Work out how many lines hold the string "axes". Give that number and nothing more.

Object data in JSON:

- - - - - - -

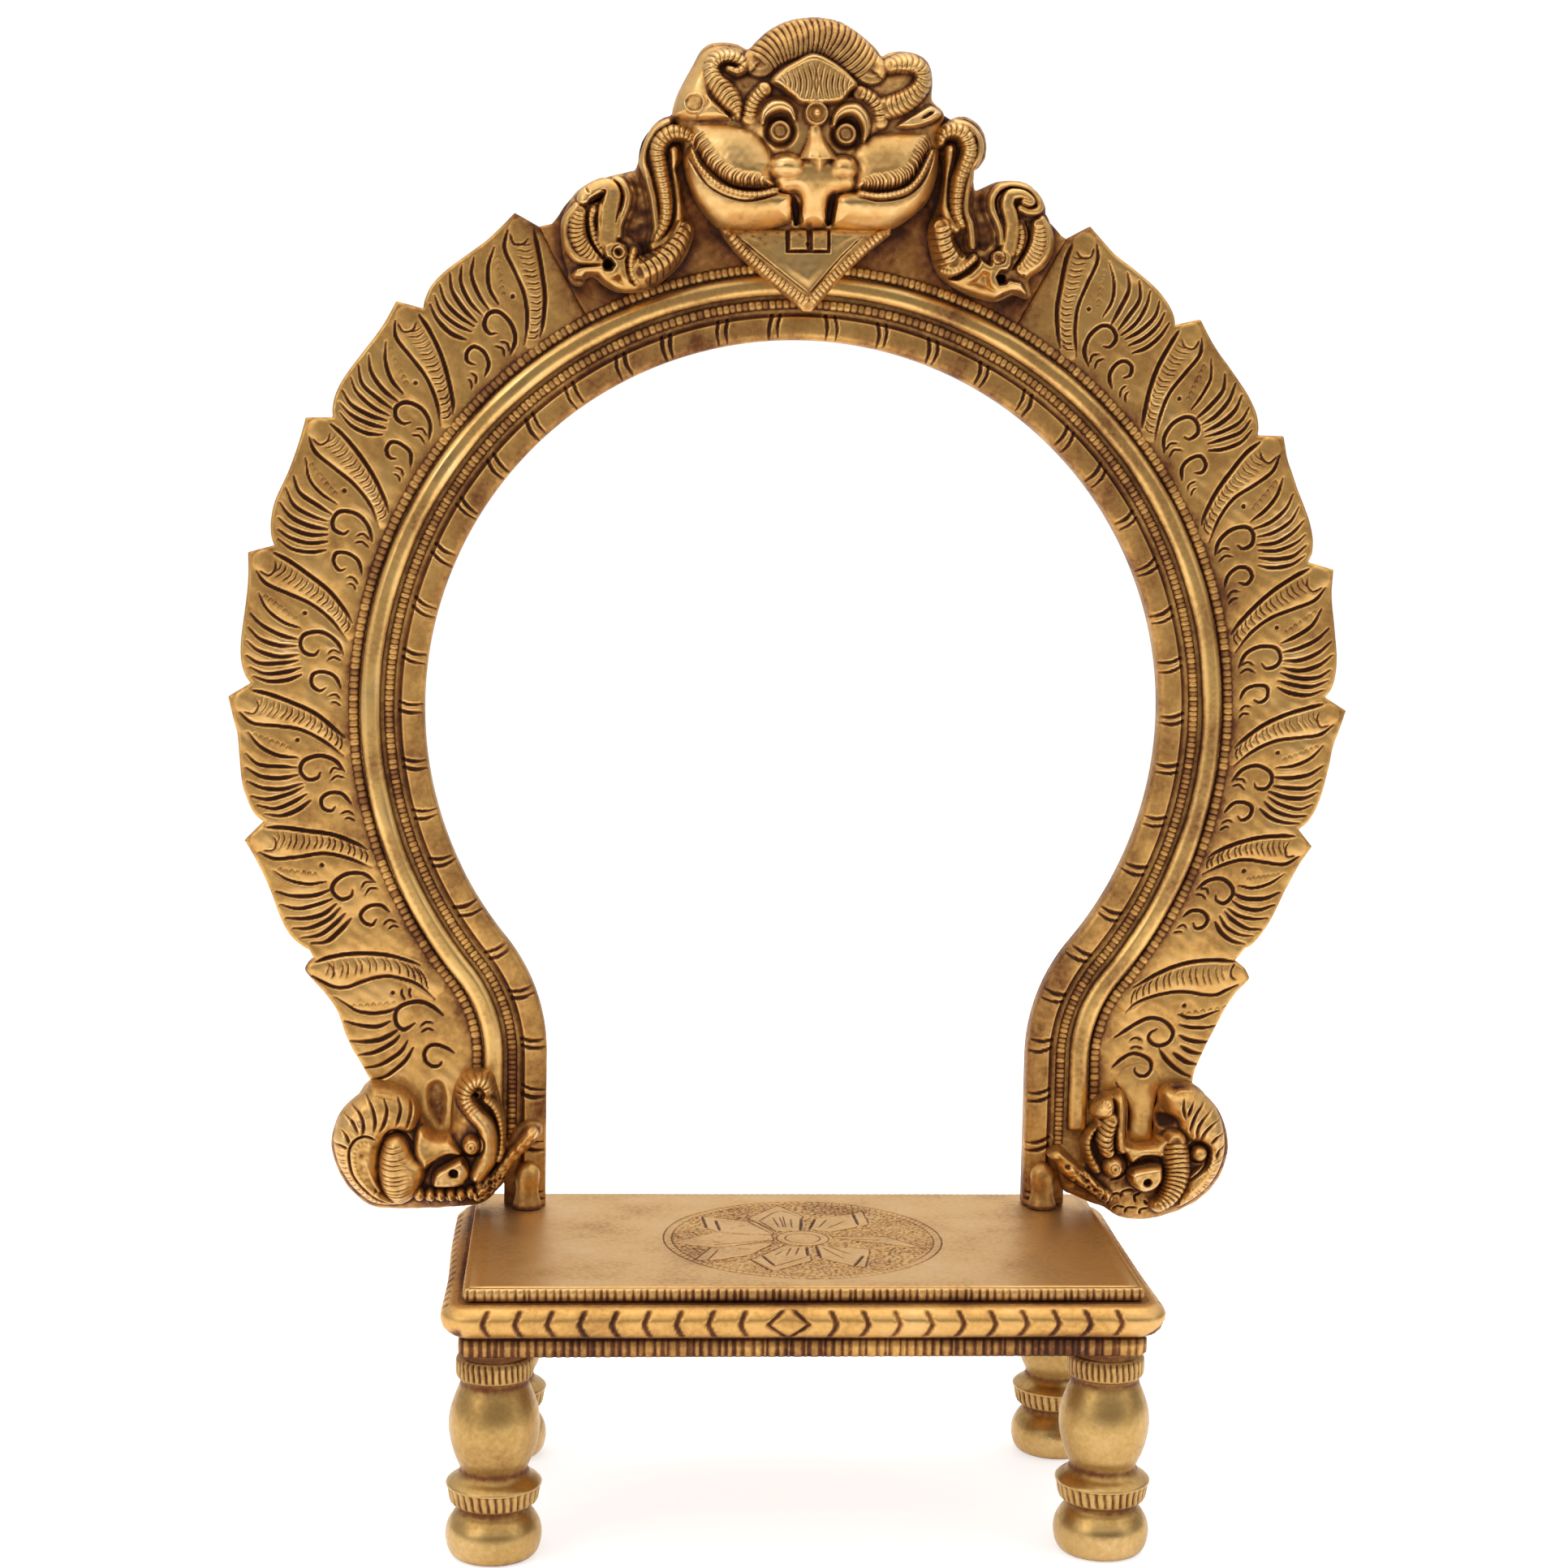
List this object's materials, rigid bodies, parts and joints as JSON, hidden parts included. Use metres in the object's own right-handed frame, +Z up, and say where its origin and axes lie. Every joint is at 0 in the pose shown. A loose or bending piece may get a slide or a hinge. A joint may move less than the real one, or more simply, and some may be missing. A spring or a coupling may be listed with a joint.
{
  "type": "deity simhasan throne",
  "caption": "Small cast brass deity throne: a low stool on turned legs with a horseshoe arch of feathers, a lion mask at its crest and lion heads at its feet.",
  "frame": {"origin": "on the floor, under the centre of the seat", "axes": "+X to the right as seen from the front, +Y to the back, +Z up"},
  "size_m": [0.2368, 0.0804, 0.3049],
  "materials": {
    "gold_brass": "aged cast brass, brown patina in the chased lines",
    "polished_brass": "brass polished bright on the high parts",
    "dark_brass": "brass left dark in the recesses"
  },
  "bodies": {
    "stool": {"seat_plate": "gold_brass", "seat_frame": "gold_brass", "leg_front_left": "polished_brass", "leg_front_right": "polished_brass", "leg_back_left": "polished_brass", "leg_back_right": "polished_brass", "arch_socket_left": "dark_brass", "arch_socket_right": "dark_brass"},
    "arch": {"arch_band": "gold_brass", "arch_roll": "polished_brass", "inner_bead_rim": "gold_brass", "outer_bead_rim": "gold_brass", "feather_plate_left": "gold_brass", "feather_plate_right": "gold_brass", "crest_plate": "dark_brass", "mask_face": "polished_brass", "mask_jaw": "polished_brass", "bird_left": "gold_brass", "bird_right": "gold_brass", "yali_head_left": "gold_brass", "yali_head_right": "gold_brass", "arch_peg_left": "gold_brass", "arch_peg_right": "gold_brass"}
  },
  "joints": [
    {"name": "arch_lift", "type": "slide", "parent": "stool", "child": "arch", "axis": [0, 0, 1], "range_m": [0, 0.012]}
  ]
}
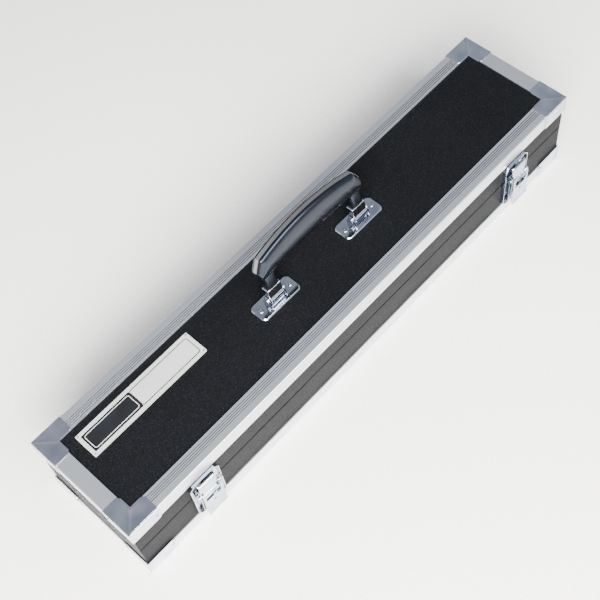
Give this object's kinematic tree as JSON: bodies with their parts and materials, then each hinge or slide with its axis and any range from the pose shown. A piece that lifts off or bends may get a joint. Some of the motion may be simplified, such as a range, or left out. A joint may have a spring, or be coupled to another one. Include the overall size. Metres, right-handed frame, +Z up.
{
  "type": "knife case",
  "caption": "Long slim hard case for kitchen knives: dark boards in metal edge trim with pressed corner caps, a folding carry handle, draw latches and a back-hinged lid over foam rests.",
  "frame": {"origin": "on the floor under the middle of the case body, halfway between its corner caps", "axes": "+X along the case, -Y out of the latch side, +Z up"},
  "size_m": [0.501, 0.1198, 0.1405],
  "materials": {
    "laminate_board": "black leather-grain vinyl laminate on plywood",
    "edge_trim": "brushed, bright rounded edges",
    "corner_cap": "nickel-plated pressed sheet",
    "nail": "dulled",
    "name_plate": "satin border, black and silver fields",
    "rivet": "plated",
    "rim_strip": "black paper-covered strip",
    "foam": "black foam",
    "grip": "black, semi-matt",
    "grip_strip": "silver-grey strip",
    "hinge": "plated",
    "handle_metal": "polished",
    "latch": "polished"
  },
  "bodies": {
    "base": {"base_bottom_board": "laminate_board", "base_front_board": "laminate_board", "base_back_board": "laminate_board", "base_left_board": "laminate_board", "base_right_board": "laminate_board", "base_front_trim": "edge_trim", "base_back_trim": "edge_trim", "base_left_trim": "edge_trim", "base_right_trim": "edge_trim", "base_cap_front_left": "corner_cap", "base_cap_front_right": "corner_cap", "base_cap_back_left": "corner_cap", "base_cap_back_right": "corner_cap", "base_trim_nails": "nail", "inner_rim": "rim_strip", "base_floor_pad": "foam", "blade_rest": "foam", "handle_rest": "foam", "latch_left_base_plate": "latch", "latch_right_base_plate": "latch", "latch_pivot_pins": "latch", "hinge_left_base_leaf": "hinge", "hinge_right_base_leaf": "hinge", "hinge_pins": "hinge", "base_rivets": "rivet"},
    "lid": {"lid_top_board": "laminate_board", "lid_front_board": "laminate_board", "lid_back_board": "laminate_board", "lid_left_board": "laminate_board", "lid_right_board": "laminate_board", "lid_front_trim": "edge_trim", "lid_back_trim": "edge_trim", "lid_left_trim": "edge_trim", "lid_right_trim": "edge_trim", "lid_cap_front_left": "corner_cap", "lid_cap_front_right": "corner_cap", "lid_cap_back_left": "corner_cap", "lid_cap_back_right": "corner_cap", "lid_trim_nails": "nail", "lid_pad": "foam", "name_plate": "name_plate", "name_plate_pins": "rivet", "handle_left_bracket": "handle_metal", "handle_right_bracket": "handle_metal", "handle_pins": "handle_metal", "latch_left_keeper": "latch", "latch_right_keeper": "latch", "hinge_left_lid_leaf": "hinge", "hinge_right_lid_leaf": "hinge", "lid_rivets": "rivet"},
    "handle": {"handle_grip": "grip", "handle_strip": "grip_strip", "handle_left_lug": "handle_metal", "handle_right_lug": "handle_metal"},
    "latch_left_lever": {"latch_left_lever": "latch", "latch_left_claw_pin": "latch"},
    "latch_left_claw": {"latch_left_claw": "latch"},
    "latch_right_lever": {"latch_right_lever": "latch", "latch_right_claw_pin": "latch"},
    "latch_right_claw": {"latch_right_claw": "latch"}
  },
  "joints": [
    {"name": "lid_hinge", "type": "hinge", "parent": "base", "child": "lid", "pos_m": [0, 0.055, 0.0445], "axis": [-1, 0, 0], "range_deg": [0, 105]},
    {"name": "handle_pivot", "type": "hinge", "parent": "lid", "child": "handle", "pos_m": [0.0015, 0, 0.0886], "axis": [1, 0, 0], "range_deg": [-78, 101]},
    {"name": "latch_left_lever_hinge", "type": "hinge", "parent": "base", "child": "latch_left_lever", "pos_m": [-0.1824, -0.0574, 0.049], "axis": [-1, 0, 0], "range_deg": [0, 90]},
    {"name": "latch_left_claw_hinge", "type": "hinge", "parent": "latch_left_lever", "child": "latch_left_claw", "pos_m": [-0.1824, -0.0562, 0.042], "axis": [-1, 0, 0], "range_deg": [-104, 0.5]},
    {"name": "latch_right_lever_hinge", "type": "hinge", "parent": "base", "child": "latch_right_lever", "pos_m": [0.1824, -0.0574, 0.049], "axis": [-1, 0, 0], "range_deg": [0, 90]},
    {"name": "latch_right_claw_hinge", "type": "hinge", "parent": "latch_right_lever", "child": "latch_right_claw", "pos_m": [0.1824, -0.0562, 0.042], "axis": [-1, 0, 0], "range_deg": [-104, 0.5]}
  ],
  "couplings": [
    {"joint": "latch_left_claw_hinge", "follows": "latch_left_lever_hinge", "ratio": -1.15},
    {"joint": "latch_right_claw_hinge", "follows": "latch_right_lever_hinge", "ratio": -1.15}
  ]
}
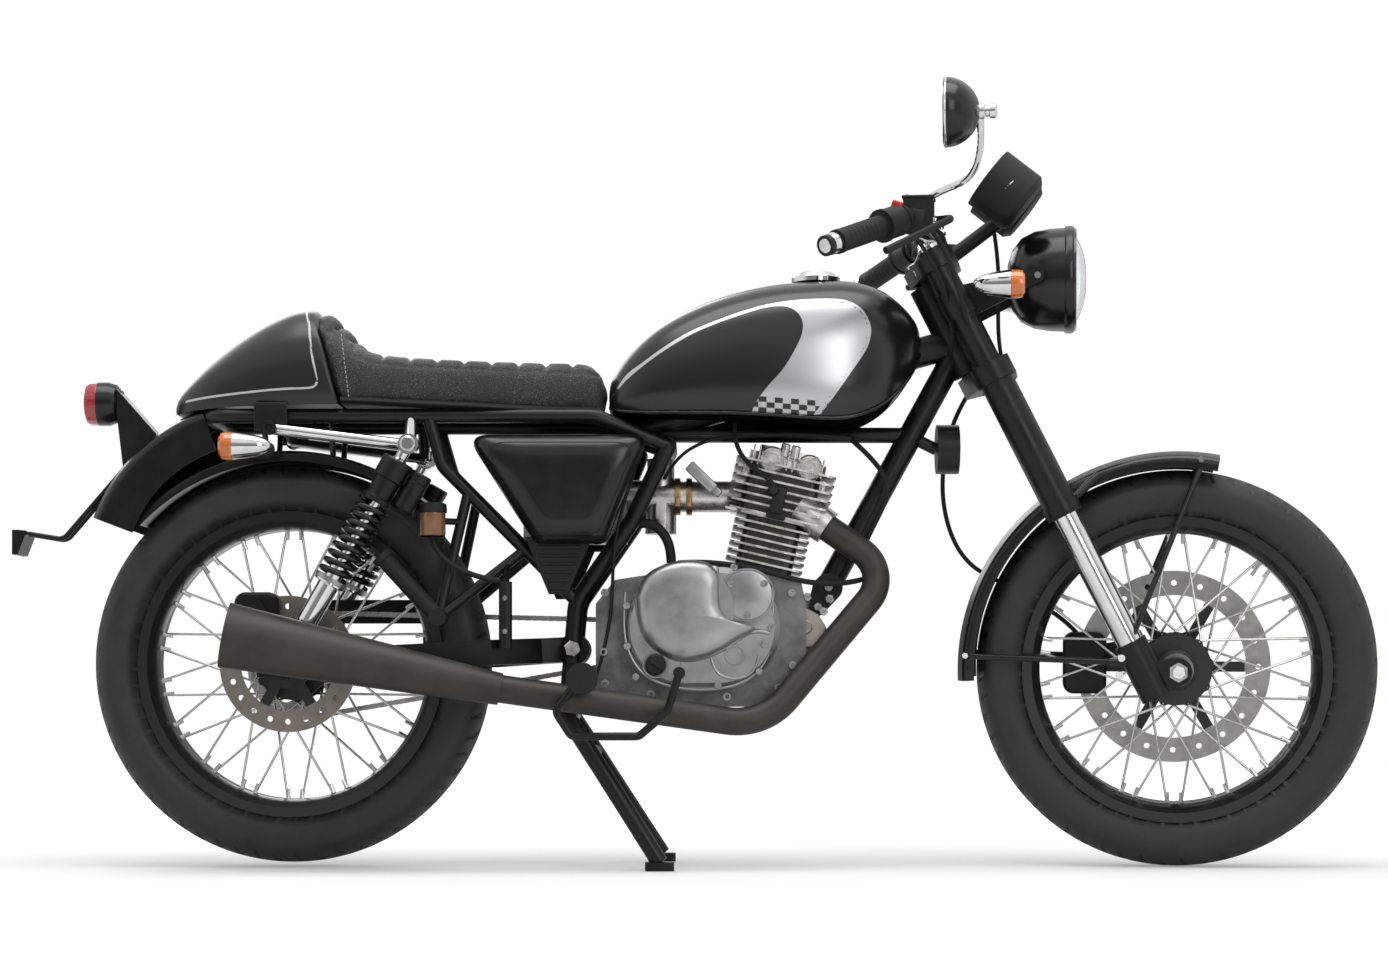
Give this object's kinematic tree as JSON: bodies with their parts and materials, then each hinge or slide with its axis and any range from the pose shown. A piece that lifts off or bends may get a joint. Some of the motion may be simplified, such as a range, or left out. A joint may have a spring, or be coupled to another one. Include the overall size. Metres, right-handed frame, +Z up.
{
  "type": "cafe racer motorcycle",
  "caption": "Road motorcycle with low bars, a long tank, a humped tail, wire wheels and a single upright engine, parked on its centre stand with the wheel turned a little.",
  "frame": {"origin": "on the ground under the middle of the bounding box", "axes": "+X forward, +Y to the rider's left, +Z up"},
  "size_m": [2.0975, 0.7775, 1.1483],
  "materials": {
    "satin_black": "satin",
    "gloss_black": "gloss",
    "cast_alloy": "cast",
    "chrome": "polished",
    "exhaust_steel": "satin",
    "rim_black": "gloss",
    "disc_steel": "brushed",
    "tyre_rubber": "matte",
    "soft_rubber": "matte",
    "grained_cover": "grained",
    "black_plastic": "matte",
    "lens_red": "gloss",
    "lens_orange": "gloss"
  },
  "bodies": {
    "frame": {"frame_spine": "satin_black", "rear_tubes": "satin_black", "rails": "satin_black", "struts": "satin_black", "crankcase": "cast_alloy", "engine_covers": "cast_alloy", "barrel": "cast_alloy", "cylinder_head": "cast_alloy", "intake": "cast_alloy", "header_pipe": "exhaust_steel", "muffler": "exhaust_steel", "swingarm": "satin_black", "rear_axle": "chrome", "shocks": "satin_black", "fuel_tank": "gloss_black", "tank_cap": "chrome", "saddle": "grained_cover", "tail_cowl": "gloss_black", "side_panels": "gloss_black", "rear_guards": "black_plastic", "tail_bracket": "satin_black", "tail_lamp": "lens_red", "rear_indicators": "lens_orange", "chain": "disc_steel", "chain_guard": "black_plastic", "pegs": "soft_rubber", "foot_controls": "satin_black", "rear_hydraulics": "black_plastic", "horn": "satin_black", "rear_caliper": "satin_black"},
    "steering": {"fork_feet": "cast_alloy", "front_axle": "chrome", "stanchions": "chrome", "fork_tubes": "satin_black", "fork_clamps": "satin_black", "handlebar": "chrome", "bar_controls": "black_plastic", "mirror": "black_plastic", "instruments": "black_plastic", "headlight": "satin_black", "headlight_ears": "satin_black", "front_indicators": "lens_orange", "front_guard": "black_plastic", "front_caliper": "satin_black"},
    "front_wheel": {"front_tyre": "tyre_rubber", "front_rim": "rim_black", "front_disc": "disc_steel"},
    "rear_wheel": {"rear_tyre": "tyre_rubber", "rear_rim": "rim_black", "rear_disc": "disc_steel", "rear_sprocket": "disc_steel"},
    "stand": {"centre_stand": "satin_black"}
  },
  "joints": [
    {"name": "steering_turn", "type": "hinge", "parent": "frame", "child": "steering", "pos_m": [0.39309, 0, 0.83169], "axis": [-0.454, 0, 0.891], "range_deg": [-27, 43]},
    {"name": "front_wheel_spin", "type": "hinge", "parent": "steering", "child": "front_wheel", "pos_m": [0.74336, -0.0103, 0.30567], "axis": [0.124, 0.9903, 0.0632], "continuous": true},
    {"name": "rear_wheel_spin", "type": "hinge", "parent": "frame", "child": "rear_wheel", "pos_m": [-0.61939, 0, 0.312], "axis": [0, 1, 0], "continuous": true},
    {"name": "stand_fold", "type": "hinge", "parent": "frame", "child": "stand", "pos_m": [-0.195, 0, 0.236], "axis": [0, 1, 0], "range_deg": [0, 113]}
  ]
}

- - - - - - -

■ RESULT FOR THIS TASK
4